At 5:34 AM, Anonymous Anonymous said...

Hey
Stumbled on your blog through a series of blogroll links. And, its your post on Angela's Ashes that caught my eye. This one's my favorite and I remember compulsively turning pages when I read it in Dec'06. I liked your review but I don't think the humour in the book is 'black humour'. As I see it, it's more about not being completely consumed by the darkness in one's life, its about revelling in the half-moons of sunshine that get trapped in a musty room. It's about a certain lightness of touch, you know. Not wallowing in misery as one's almost expected to in strained circumstances. The ability to sustain yourself with a curious optimism, and that's what the book, as I see it, is about. About the power and triumph of story-telling, of li'l narratives that keep us alive no matter what, of the funnies we pick up and which warm us through the chill.
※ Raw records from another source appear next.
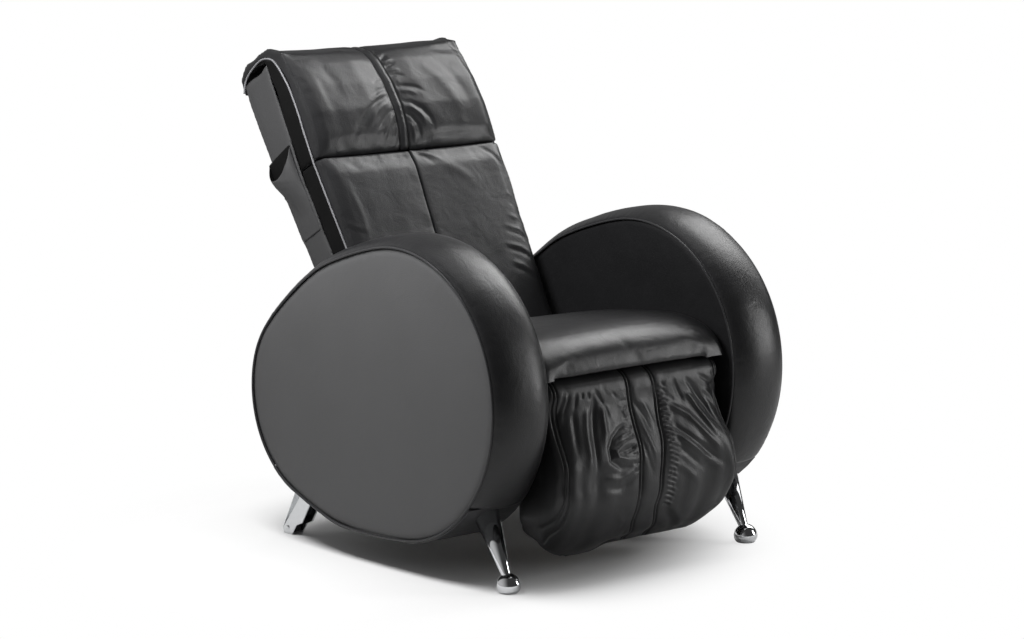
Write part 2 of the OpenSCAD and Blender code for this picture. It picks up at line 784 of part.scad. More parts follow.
module back_shell() {
    function section(inset) = [
        [shell_front, 0], [shell_rear_low - inset, 0], [shell_rear_high - inset, shell_rear_top - inset],
        [shell_front, shell_top - inset]
    ];
    color(leather_face) in_back() difference() {
        intersection() {
            side_plate(-300, 300) polygon(section(0));
            translate([0, 100, 0]) rotate([90, 0, 0]) linear_extrude(200) back_face(0, shell_top);
        }
        intersection() {
            side_plate(-300, 300) translate([0, -1]) polygon([
                [shell_front - 1, 0], [shell_rear_low - shell_wall, 0],
                [shell_rear_high - shell_wall, shell_rear_top - shell_wall],
                [shell_front - 1, shell_top - shell_wall]
            ]);
            translate([0, 100, -1]) rotate([90, 0, 0]) linear_extrude(200) back_face(shell_wall, shell_top);
        }
        x_rod(pin_d + 8, -300, 300);
        translate([recline_rod_x - 10, 0, -1]) cube([20, 40, 26]);
    }
}

// Depth of a pad's front at a place across and up the backrest
function groove(x, width, depth) = depth * exp(-pow(x / width, 2));
function crown(x, w) = pow(max(1 - pow(x / w, 4), 0), 0.6);
pad_levels = [-1, -0.985, -0.9, -0.62, -0.52, -0.3, -0.05, 0, 0.05, 0.3, 0.52, 0.62, 0.9, 0.985, 1];

module lower_back_pad() {
    from = -25;
    to = head_seam - 1.5;
    heights = [from, from + 10, 30, 70, 150, 210, 270, 330, 380, 415, to - 5, to];
    swell = [-4, 6, 12, 13, 13, 13, 13, 14, 15, 13, 9, 3];
    groove_depth = [9, 9, 9, 9, 9, 9, 9, 9, 9, 9, 6, 4];
    color(leather) in_back() quilt(
        [for (k = [0 : 11]) [
            for (u = -pad_levels)
                let (s = heights[k], x = u * back_w(s), edge = abs(u) == 1 ? 5 : 0)
                [x, pad_front - swell[k] * crown(u, 1) + groove(x, 9, groove_depth[k]) + edge, s]
        ]],
        [for (k = [0 : 11]) [
            for (u = -pad_levels)
                let (s = heights[k])
                [u * back_w(s), abs(u) < recess_share && k > 2 ? recess_depth : shell_front - soft_gap, s]
        ]]
    );
}

head_outer = [
    [-102, 436.5], [-112, 445], [-121, 482], [-126, 530], [-121, 590], [-107, 645], [-87, 686],
    [-58, 712], [-20, 716], [25, 702], [58, 674], [65, 640]
];
head_inner = [
    [-35.3, 436.5], [-35.3, 446], [-35.3, 482], [-35.3, 530], [-35.3, 590], [-35.3, 640], [-35.3, 672],
    [-35.3, 690], [-2, 692], [32, 676], [57.6, 656], [57.6, 640]
];

module head_pad() {
    last = len(head_outer) - 1;
    color(leather) in_back() quilt(
        [for (k = [0 : last]) [
            for (u = -pad_levels)
                let (p = head_outer[k], x = u * back_w(min(p[1], shell_top)), on_front = k < 7 ? 1 : 0,
                    fall = (1 - crown(u, 1)) * (pad_front - p[0]) * 0.9 + groove(abs(x) - 12, 5, 6))
                [x, p[0] + on_front * fall, p[1]]
        ]],
        [for (k = [0 : last]) [
            for (u = -pad_levels)
                let (p = head_inner[k], x = u * back_w(min(p[1], shell_top)))
                [x, abs(u) < recess_share && k < 5 ? recess_depth : p[0], p[1]]
        ]]
    );
}

module back_piping() {
    path = concat([for (s = [-20 : 65 : 435]) [pad_front, s]], [for (k = [2 : len(head_outer) - 1])
        [k < 7 ? max(pad_front, head_outer[k][0]) : head_outer[k][0], head_outer[k][1]]]);
    color([0.3, 0.3, 0.31]) in_back() for (left = [true, false]) on_side(left) loft([
        for (k = [0 : len(path) - 1])
            let (a = path[max(k - 1, 0)], b = path[min(k + 1, len(path) - 1)], along = (b - a) / norm(b - a),
                across = [along[1], -along[0]], w = back_w(min(path[k][1], shell_top)) + piping_r + soft_gap)
            [for (t = [0 : 72 : 359])
                let (q = path[k] + piping_r * cos(t) * across) [w + piping_r * sin(t), q[0], q[1]]]
    ]);
}

pocket_low = 310;
pocket_top = 500;
pocket_front = -30;
pocket_rear = 38;
pocket_depth = 24;
pocket_wall_t = 1.8;
pocket_gap = 0.8;

// Ring of the pouch at a share of its height; the mouth dips and falls rearward between its ends
function pocket_ring(v, inset, top) =
    let (steps = 8, front = pocket_front + 2.5 * inset, rear = pocket_rear - 2.5 * inset)
    let (t = function (k) front + (rear - front) * k / steps)
    let (mouth = function (k) top - 45 * k / steps)
    let (up = function (k, dip) pocket_low + (mouth(k) - dip * sin(180 * k / steps) - pocket_low) * v)
    let (swell = (pocket_depth - 2 * inset) * (0.3 + 0.7 * sin(90 * v)))
    concat(
        [for (k = [0 : steps]) let (s = up(k, 0)) [back_w(s) + pocket_gap + inset, t(k), s]],
        [for (k = [steps : -1 : 0]) let (s = up(k, 14))
            [back_w(s) + pocket_gap + inset + 1 + swell * pow(sin(180 * k / steps), 0.7), t(k), s]]
    );

module remote_pocket() {
    color(leather_face) in_back() mirror([1, 0, 0]) difference() {
        loft([for (v = [0, 0.15, 0.4, 0.7, 1]) pocket_ring(v, 0, pocket_top)]);
        loft([for (v = [0.06, 0.15, 0.4, 0.7, 1.02]) pocket_ring(v, pocket_wall_t, pocket_top)]);
    }
}

module guide_rods() {
    from = lower_tube + back_tube_h;
    color(chrome) in_back() for (k = [-1, 1])
        translate([k * rod_x, 0, from]) cylinder(d = rod_d, h = upper_tube - 5 - from);
}

screw_from = lower_tube + back_tube_h + 3;
screw_to = upper_tube - 8;

module lift_gearmotor() {
    low = lower_tube + back_tube_h;
    color(plastic) in_back() {
        difference() {
            union() {
                translate([-26, -18, low]) cube([52, 30, 40]);
                x_rod(34, 26, 96, [-3, low + 20]);
            }
            translate([0, 0, low + 2]) cylinder(d = screw_d + 2 * run_gap, h = 60);
        }
        difference() {
            translate([-20, -14, upper_tube - 20]) cube([40, 27, 15]);
            translate([0, 0, upper_tube - 30]) cylinder(d = screw_d + 2 * run_gap, h = 23);
        }
    }
}

module lead_screw() {
    color(chrome) in_back() translate([0, 0, screw_from]) cylinder(d = screw_d, h = screw_to - screw_from);
}

module at_carriage() {
    in_back() translate([0, 0, carriage_s]) children();
}

module carriage_frame() {
    half_s = 55;
    window_s = 40;
    color(steel) at_carriage() difference() {
        union() {
            translate([-150, -20, -half_s]) cube([300, 6, 2 * half_s]);
            for (k = [-1, 1]) translate([k * rod_x - 15, -15, -half_s]) cube([30, 29, 2 * half_s]);
            translate([-18, -15, -25]) cube([36, 29, 50]);
        }
        for (k = [-1, 1]) {
            translate([k * rod_x, 0, -half_s - 1])
                cylinder(d = rod_d + 2 * run_gap, h = 2 * half_s + 2);
            translate([k * massage_x - hub_w, -30, -window_s]) cube([2 * hub_w, 20, 2 * window_s]);
        }
        translate([0, 0, -30]) cylinder(d = screw_d + 2 * run_gap, h = 60);
    }
}

module knead_gearmotor() {
    color(plastic) at_carriage() difference() {
        union() {
            translate([-42, -64, -40]) cube([84, 44, 84]);
            translate([0, knead_t, -125]) cylinder(d = 44, h = 86);
        }
        x_rod(shaft_d + 2 * run_gap, -43, 43, [knead_t, 0]);
    }
}

module knead_shaft() {
    color(chrome) at_carriage() {
        x_rod(shaft_d, -massage_x - 12, massage_x + 12, [knead_t, 0]);
        for (k = [-1, 1])
            x_rod(hub_d, k * massage_x - hub_w / 2, k * massage_x + hub_w / 2, [knead_t, k * knead_e]);
    }
}

// Massage arm round its eccentric hub, with an axle for a ball at each end
module massage_arm(shift) {
    color([0.75, 0.73, 0.68]) at_carriage() translate([0, 0, shift]) {
        difference() {
            side_plate(massage_x - massage_arm_t / 2, massage_x + massage_arm_t / 2) union() {
                circle_at([knead_t, 0], hub_d + 18);
                for (k = [-1, 1]) bar([knead_t, 0], [axle_t, k * ball_s], 22);
            }
            x_rod(hub_d + 2 * run_gap, massage_x - hub_w, massage_x + hub_w, [knead_t, 0]);
        }
        for (k = [-1, 1]) translate([0, axle_t, k * ball_s])
            x_rod(ball_axle_d, massage_x + massage_arm_t / 2, massage_x + ball_offset + 20);
    }
}

module massage_ball(shift, place) {
    r = massage_ball_d / 2;
    bore_r = ball_axle_d / 2 + run_gap;
    edge = 42;
    color([0.12, 0.1, 0.1]) at_carriage()
        translate([massage_x + ball_offset, axle_t, shift + place * ball_s]) rotate([0, 90, 0])
            rotate_extrude() polygon(concat(
                [[bore_r, -r * sin(edge)]],
                [for (a = [-edge : 7 : edge]) [r * cos(a), r * sin(a)]],
                [[bore_r, r * sin(edge)]]
            ));
}

on_side(false) arm_carcass();  // right_arm_carcass
on_side(false) arm_base_plate();  // right_arm_base_plate
on_side(false) arm_band();  // right_arm_band
on_side(false) arm_outer_panel();  // right_arm_outer_panel
on_side(false) arm_inner_panel();  // right_arm_inner_panel
on_side(true) arm_carcass();  // left_arm_carcass
on_side(true) arm_base_plate();  // left_arm_base_plate
on_side(true) arm_band();  // left_arm_band
on_side(true) arm_outer_panel();  // left_arm_outer_panel
on_side(true) arm_inner_panel();  // left_arm_inner_panel
arm_piping();
on_side(false) front_leg();  // right_front_leg
on_side(true) front_leg();  // left_front_leg
on_side(false) ball_foot();  // right_ball_foot
on_side(true) ball_foot();  // left_ball_foot
on_side(false) rear_leg();  // right_rear_leg
on_side(true) rear_leg();  // left_rear_leg
on_side(false) transport_wheel();  // right_wheel
on_side(true) transport_wheel();  // left_wheel
on_side(false) side_rail();  // right_side_rail
on_side(true) side_rail();  // left_side_rail
base_cross(front_cross_y);  // front_cross_tube
base_cross(middle_cross_y);  // middle_cross_tube
base_cross(rear_cross_y);  // rear_cross_tube
arm_bolts();
seat_deck();
seat_cushion();
recline_brackets();
legrest_brackets();
legrest_actuator();
recline_actuator();
control_box();
rear_cover();
power_inlet();
power_rocker();
legrest_push_rod();
recline_push_rod();
legrest_frame();
legrest_board();
legrest_pad();
back_side_bars();
back_cross_tubes();
recline_lever_plate();
back_shell();
lower_back_pad();
head_pad();
back_piping();
remote_pocket();
guide_rods();
lift_gearmotor();
carriage_frame();
knead_gearmotor();
lead_screw();
knead_shaft();
mirror([1, 0, 0]) massage_arm(-knead_e);  // right_massage_arm
massage_arm(knead_e);  // left_massage_arm
mirror([1, 0, 0]) massage_ball(-knead_e, 1);  // right_upper_ball
mirror([1, 0, 0]) massage_ball(-knead_e, -1);  // right_lower_ball
massage_ball(knead_e, 1);  // left_upper_ball
massage_ball(knead_e, -1);  // left_lower_ball
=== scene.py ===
from bisect import bisect_right
from math import cos, exp, pi, radians, sin, sqrt

import bmesh
import bpy
from mathutils import Matrix, Vector, noise


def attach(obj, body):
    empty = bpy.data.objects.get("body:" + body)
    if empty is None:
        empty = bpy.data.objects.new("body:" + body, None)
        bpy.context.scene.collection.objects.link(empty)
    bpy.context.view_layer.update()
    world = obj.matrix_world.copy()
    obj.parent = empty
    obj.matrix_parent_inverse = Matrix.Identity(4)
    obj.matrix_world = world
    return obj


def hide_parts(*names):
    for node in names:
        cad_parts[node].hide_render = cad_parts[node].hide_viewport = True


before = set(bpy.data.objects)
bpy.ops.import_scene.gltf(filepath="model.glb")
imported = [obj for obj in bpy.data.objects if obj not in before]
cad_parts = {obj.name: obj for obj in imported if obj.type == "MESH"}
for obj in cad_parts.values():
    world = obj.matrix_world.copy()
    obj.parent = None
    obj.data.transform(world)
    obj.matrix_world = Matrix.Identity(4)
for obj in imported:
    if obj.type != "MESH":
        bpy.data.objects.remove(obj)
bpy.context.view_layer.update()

# ---------------------------------------------------------------- Arm bands
# The band is a strip of black leather over foam, glued round the rim of the arm's plywood carcass
# and sewn to both side panels. Its crown is full, and it puckers a little where the thread pulls.


class Value:
    """A shader value. Sums, differences and products on it add their Math nodes."""

    def __init__(self, nodes, socket):
        self.nodes, self.socket = nodes, socket

    def worked(self, operation, a, b):
        return self.nodes.node("Math", {"operation": operation}, {0: a, 1: b})

    def __add__(self, other):
        return self.worked("ADD", self, other)

    def __radd__(self, other):
        return self.worked("ADD", other, self)

    def __sub__(self, other):
        return self.worked("SUBTRACT", self, other)

    def __rsub__(self, other):
        return self.worked("SUBTRACT", other, self)

    def __mul__(self, other):
        return self.worked("MULTIPLY", self, other)

    def __rmul__(self, other):
        return self.worked("MULTIPLY", other, self)


class Nodes:
    """The node tree of a material or of the studio's surroundings."""

    def __init__(self, tree):
        self.tree = tree

    def fill(self, socket, value):
        if isinstance(value, Value):
            self.tree.links.new(value.socket, socket)
        else:
            socket.default_value = value

    def node(self, kind, settings=None, inputs=None, output=0):
        """Adds a node: its settings are set first, then its sockets. Returns one of its outputs."""
        node = self.tree.nodes.new("ShaderNode" + kind)
        for name, value in (settings or {}).items():
            setattr(node, name, value)
        for name, value in (inputs or {}).items():
            self.fill(node.inputs[name], value)
        return Value(self, node.outputs[output])


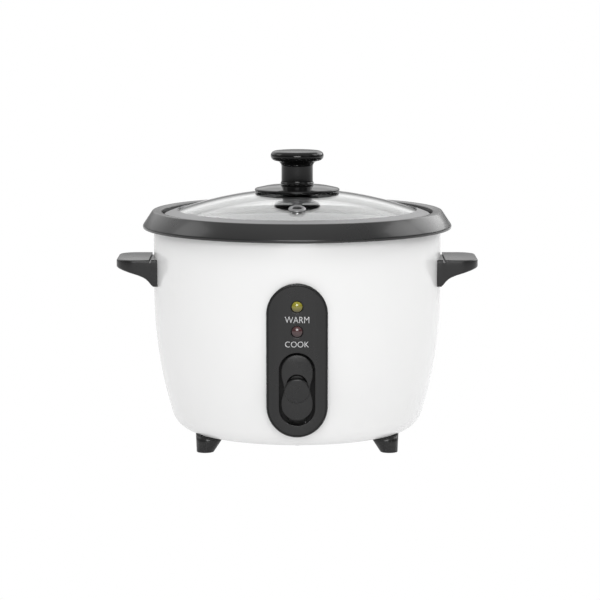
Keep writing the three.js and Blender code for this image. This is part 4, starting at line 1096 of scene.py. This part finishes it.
def backdrop():
    """A white surround for the camera, whose light comes from above, behind and a little from the left."""
    world = bpy.data.worlds.new("studio")
    world.use_nodes = True
    bpy.context.scene.world = world
    tree = world.node_tree
    sky = tree.nodes["Background"]
    sky.inputs["Color"].default_value = (1, 1, 1, 1)
    where = tree.nodes.new("ShaderNodeTexCoord")
    split = tree.nodes.new("ShaderNodeSeparateXYZ")
    tree.links.new(where.outputs["Generated"], split.inputs[0])
    rise = tree.nodes.new("ShaderNodeMapRange")
    rise.inputs["From Min"].default_value = 0.1
    rise.inputs["From Max"].default_value = 0.2
    rise.inputs["To Min"].default_value = 0.3
    tree.links.new(split.outputs["Z"], rise.inputs["Value"])
    total = None
    for axis, side, level in (("Z", 1, 0.98), ("Y", 1, 1.12), ("X", -1, 0.2)):
        value = split.outputs[axis]
        for operation, second in (("MULTIPLY", side), ("MAXIMUM", 0), ("POWER", 2), ("MULTIPLY", level)):
            value = reckoned(tree, operation, value, second)
        if axis == "Y":
            value = reckoned(tree, "MULTIPLY", value, rise.outputs["Result"])
        total = reckoned(tree, "ADD", total, value) if total else value
    path = tree.nodes.new("ShaderNodeLightPath")
    seen = tree.nodes.new("ShaderNodeMix")
    seen.inputs["B"].default_value = 1
    tree.links.new(path.outputs["Is Camera Ray"], seen.inputs["Factor"])
    tree.links.new(total, seen.inputs["A"])
    tree.links.new(seen.outputs["Result"], sky.inputs["Strength"])


def studio():
    clear_table()
    bpy.ops.mesh.primitive_plane_add(size=60)
    floor = bpy.context.active_object
    floor.name = "floor"
    floor.data.materials.append(white_floor())
    softbox("front_light", 0, 20, (1.4, 1.2), 38.5)
    softbox("right_front_light", 45, 30, (1.4, 1.4), 3.0)
    softbox("right_light", 100, 35, (1.2, 1.2), 12.4)
    softbox("left_light", -100, 35, (1.2, 1.2), 8.0)
    softbox("rim_light_left", -135, 25, (1.8, 1.4), 2.8)
    softbox("rim_light_right", 135, 25, (1.8, 1.4), 17.9)
    softbox("back_light", 180, 40, (2.4, 1.6), 6.1)
    backdrop()
    bpy.context.scene.view_settings.view_transform = "Standard"


def camera():
    tilt = 7.4184  # degrees down
    data = bpy.data.cameras.new("camera")
    data.sensor_width = 36
    data.lens = 162.34
    data.clip_end = 100
    obj = bpy.data.objects.new("camera", data)
    bpy.context.scene.collection.objects.link(obj)
    obj.location = (0.00225, -2.15541, 0.39643)
    obj.rotation_euler = (math.radians(90 - tilt), 0, 0)
    bpy.context.scene.camera = obj


studio()
camera()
PS: btw, have you read 'Tis (the sequel)? It kinda changed my perspective, my blushing-pink unadulterated enthusiasm for AA into a disillusioned 'We have heard all of this. OMG, is this guy trying to cash in on a bad/troubled/impoverished childhood!'.

PPS: Oh, forgive the early-morning ramble though! And, more so, if I failed to make sense. But, you've got an interesting blog, a curious concoction of ideas and stuff-to-think-about-watch-read.